* _Work to complete_
Take the material and output all of it exactly.

* _Given information_
**********

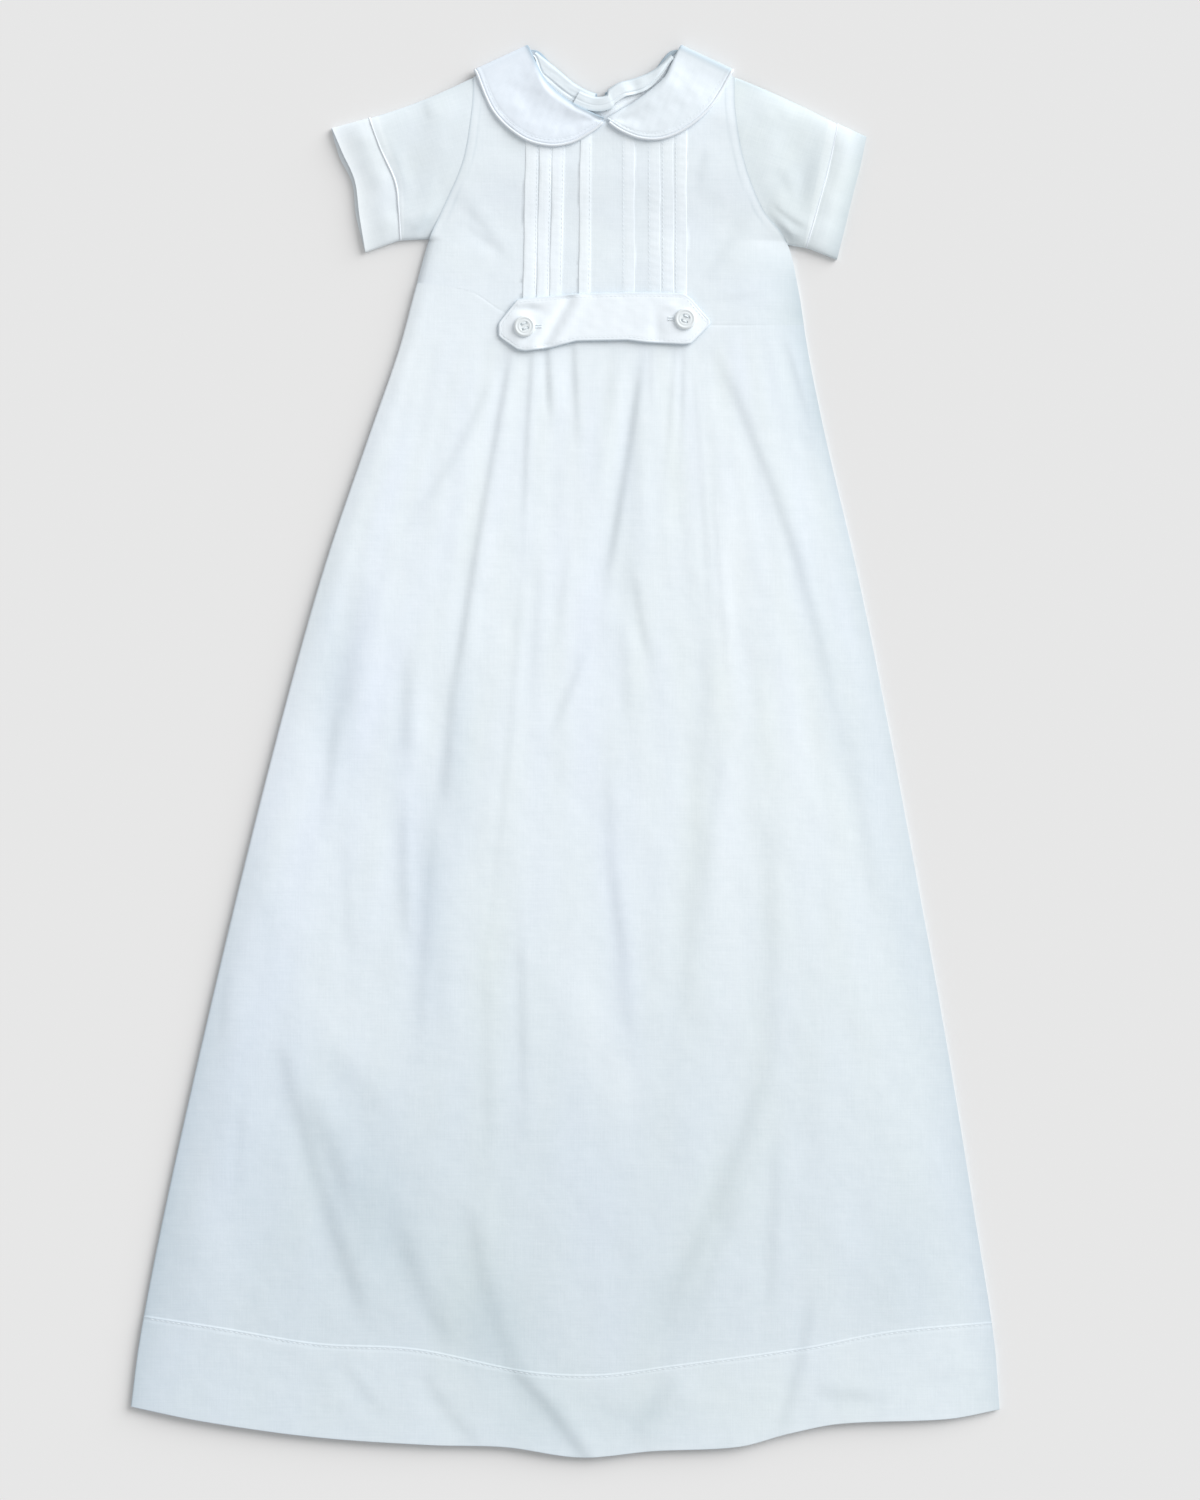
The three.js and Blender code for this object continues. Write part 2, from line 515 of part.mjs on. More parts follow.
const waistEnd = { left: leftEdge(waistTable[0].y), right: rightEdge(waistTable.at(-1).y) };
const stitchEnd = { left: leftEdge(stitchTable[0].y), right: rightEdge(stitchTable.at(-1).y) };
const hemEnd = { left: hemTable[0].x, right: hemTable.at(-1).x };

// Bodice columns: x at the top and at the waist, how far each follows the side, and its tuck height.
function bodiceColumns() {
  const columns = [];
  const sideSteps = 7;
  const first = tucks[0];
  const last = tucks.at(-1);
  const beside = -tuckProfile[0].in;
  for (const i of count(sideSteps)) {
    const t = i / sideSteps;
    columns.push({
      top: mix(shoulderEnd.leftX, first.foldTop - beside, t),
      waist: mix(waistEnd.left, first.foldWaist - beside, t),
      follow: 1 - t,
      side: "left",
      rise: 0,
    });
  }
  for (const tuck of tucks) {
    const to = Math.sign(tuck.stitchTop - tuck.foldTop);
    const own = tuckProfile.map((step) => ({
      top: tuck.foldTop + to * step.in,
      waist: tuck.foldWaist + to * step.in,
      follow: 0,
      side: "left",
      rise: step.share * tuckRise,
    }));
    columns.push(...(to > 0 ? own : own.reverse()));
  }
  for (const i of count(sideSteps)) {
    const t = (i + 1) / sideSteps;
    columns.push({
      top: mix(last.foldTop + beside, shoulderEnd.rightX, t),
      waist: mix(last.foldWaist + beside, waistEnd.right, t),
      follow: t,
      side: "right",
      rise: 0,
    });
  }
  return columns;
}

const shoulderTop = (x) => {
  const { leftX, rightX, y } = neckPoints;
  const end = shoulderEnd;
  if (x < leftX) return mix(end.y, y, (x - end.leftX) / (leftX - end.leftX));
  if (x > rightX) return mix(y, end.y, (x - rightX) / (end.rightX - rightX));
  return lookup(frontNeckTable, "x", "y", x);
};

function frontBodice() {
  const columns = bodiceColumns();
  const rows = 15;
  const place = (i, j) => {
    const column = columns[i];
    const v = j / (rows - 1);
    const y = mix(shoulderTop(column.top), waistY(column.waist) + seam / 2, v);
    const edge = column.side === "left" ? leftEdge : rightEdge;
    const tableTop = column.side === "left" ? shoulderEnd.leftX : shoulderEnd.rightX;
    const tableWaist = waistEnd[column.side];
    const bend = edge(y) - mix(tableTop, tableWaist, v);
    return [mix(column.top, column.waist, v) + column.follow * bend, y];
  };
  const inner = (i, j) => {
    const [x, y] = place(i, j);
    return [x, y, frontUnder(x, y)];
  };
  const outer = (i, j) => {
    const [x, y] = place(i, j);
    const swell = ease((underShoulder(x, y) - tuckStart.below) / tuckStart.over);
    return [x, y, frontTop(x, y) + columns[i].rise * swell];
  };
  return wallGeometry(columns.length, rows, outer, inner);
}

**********

* _Result of the exercise_
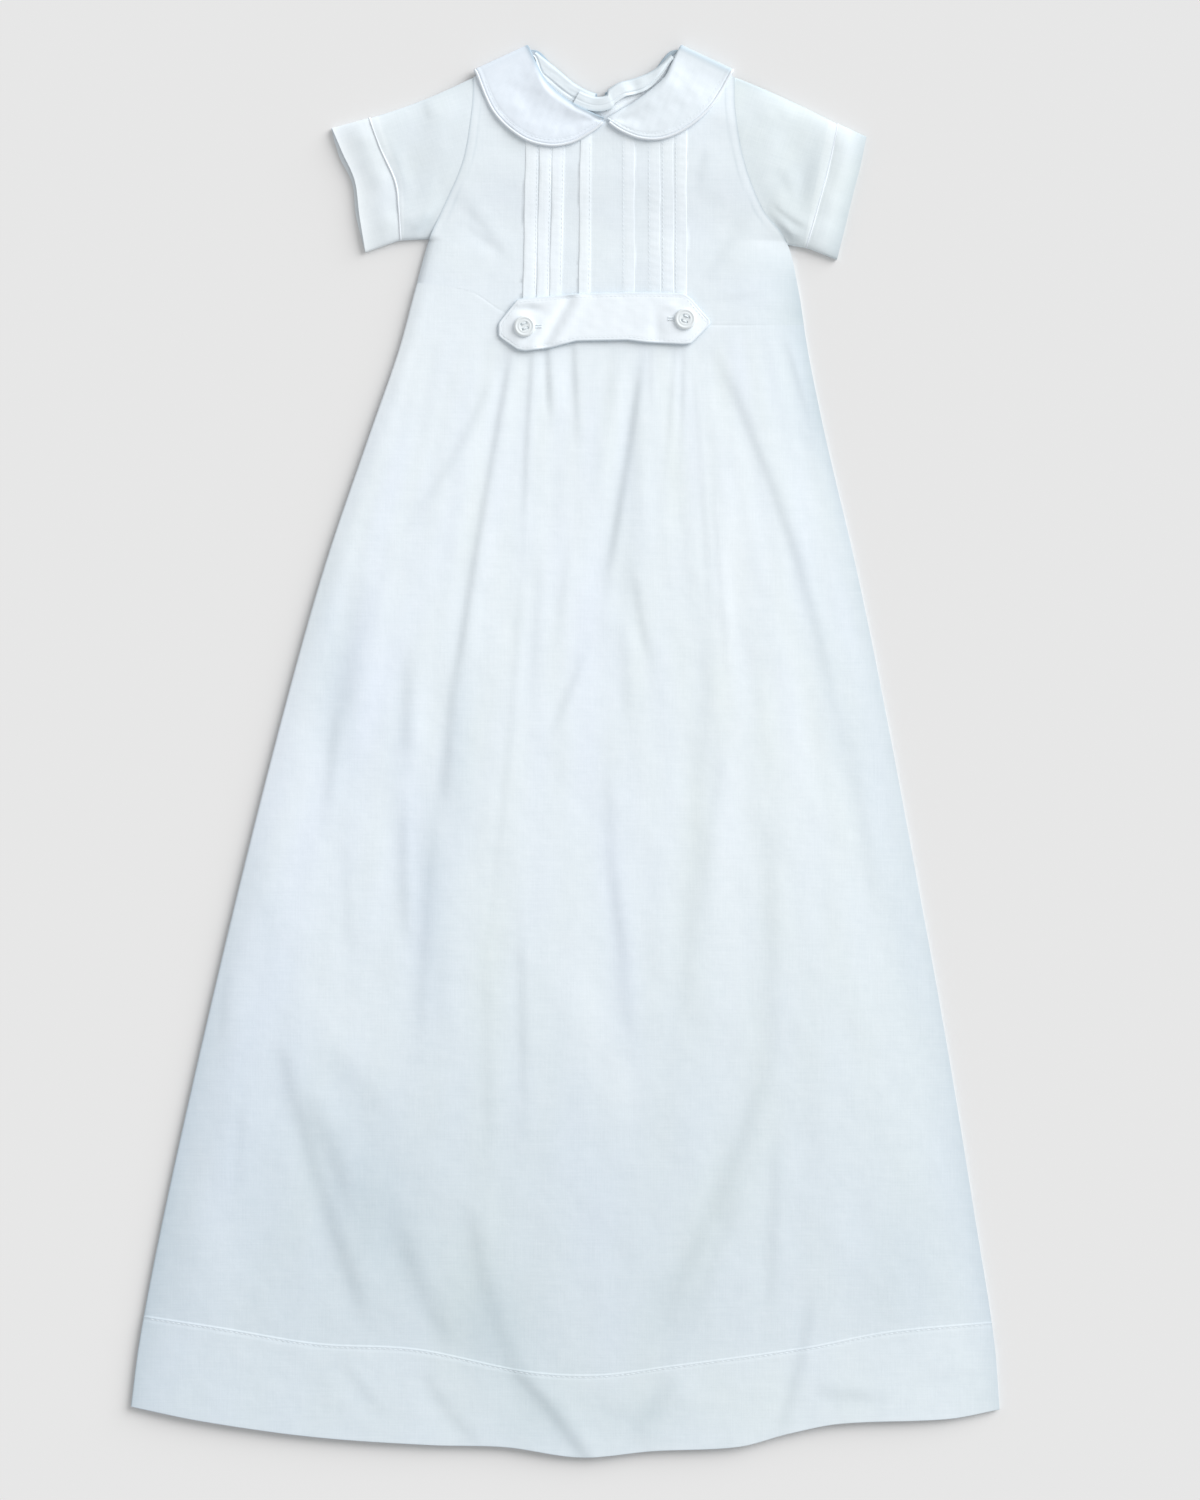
The three.js and Blender code for this object continues. Write part 2, from line 515 of part.mjs on. More parts follow.
const waistEnd = { left: leftEdge(waistTable[0].y), right: rightEdge(waistTable.at(-1).y) };
const stitchEnd = { left: leftEdge(stitchTable[0].y), right: rightEdge(stitchTable.at(-1).y) };
const hemEnd = { left: hemTable[0].x, right: hemTable.at(-1).x };

// Bodice columns: x at the top and at the waist, how far each follows the side, and its tuck height.
function bodiceColumns() {
  const columns = [];
  const sideSteps = 7;
  const first = tucks[0];
  const last = tucks.at(-1);
  const beside = -tuckProfile[0].in;
  for (const i of count(sideSteps)) {
    const t = i / sideSteps;
    columns.push({
      top: mix(shoulderEnd.leftX, first.foldTop - beside, t),
      waist: mix(waistEnd.left, first.foldWaist - beside, t),
      follow: 1 - t,
      side: "left",
      rise: 0,
    });
  }
  for (const tuck of tucks) {
    const to = Math.sign(tuck.stitchTop - tuck.foldTop);
    const own = tuckProfile.map((step) => ({
      top: tuck.foldTop + to * step.in,
      waist: tuck.foldWaist + to * step.in,
      follow: 0,
      side: "left",
      rise: step.share * tuckRise,
    }));
    columns.push(...(to > 0 ? own : own.reverse()));
  }
  for (const i of count(sideSteps)) {
    const t = (i + 1) / sideSteps;
    columns.push({
      top: mix(last.foldTop + beside, shoulderEnd.rightX, t),
      waist: mix(last.foldWaist + beside, waistEnd.right, t),
      follow: t,
      side: "right",
      rise: 0,
    });
  }
  return columns;
}

const shoulderTop = (x) => {
  const { leftX, rightX, y } = neckPoints;
  const end = shoulderEnd;
  if (x < leftX) return mix(end.y, y, (x - end.leftX) / (leftX - end.leftX));
  if (x > rightX) return mix(y, end.y, (x - rightX) / (end.rightX - rightX));
  return lookup(frontNeckTable, "x", "y", x);
};

function frontBodice() {
  const columns = bodiceColumns();
  const rows = 15;
  const place = (i, j) => {
    const column = columns[i];
    const v = j / (rows - 1);
    const y = mix(shoulderTop(column.top), waistY(column.waist) + seam / 2, v);
    const edge = column.side === "left" ? leftEdge : rightEdge;
    const tableTop = column.side === "left" ? shoulderEnd.leftX : shoulderEnd.rightX;
    const tableWaist = waistEnd[column.side];
    const bend = edge(y) - mix(tableTop, tableWaist, v);
    return [mix(column.top, column.waist, v) + column.follow * bend, y];
  };
  const inner = (i, j) => {
    const [x, y] = place(i, j);
    return [x, y, frontUnder(x, y)];
  };
  const outer = (i, j) => {
    const [x, y] = place(i, j);
    const swell = ease((underShoulder(x, y) - tuckStart.below) / tuckStart.over);
    return [x, y, frontTop(x, y) + columns[i].rise * swell];
  };
  return wallGeometry(columns.length, rows, outer, inner);
}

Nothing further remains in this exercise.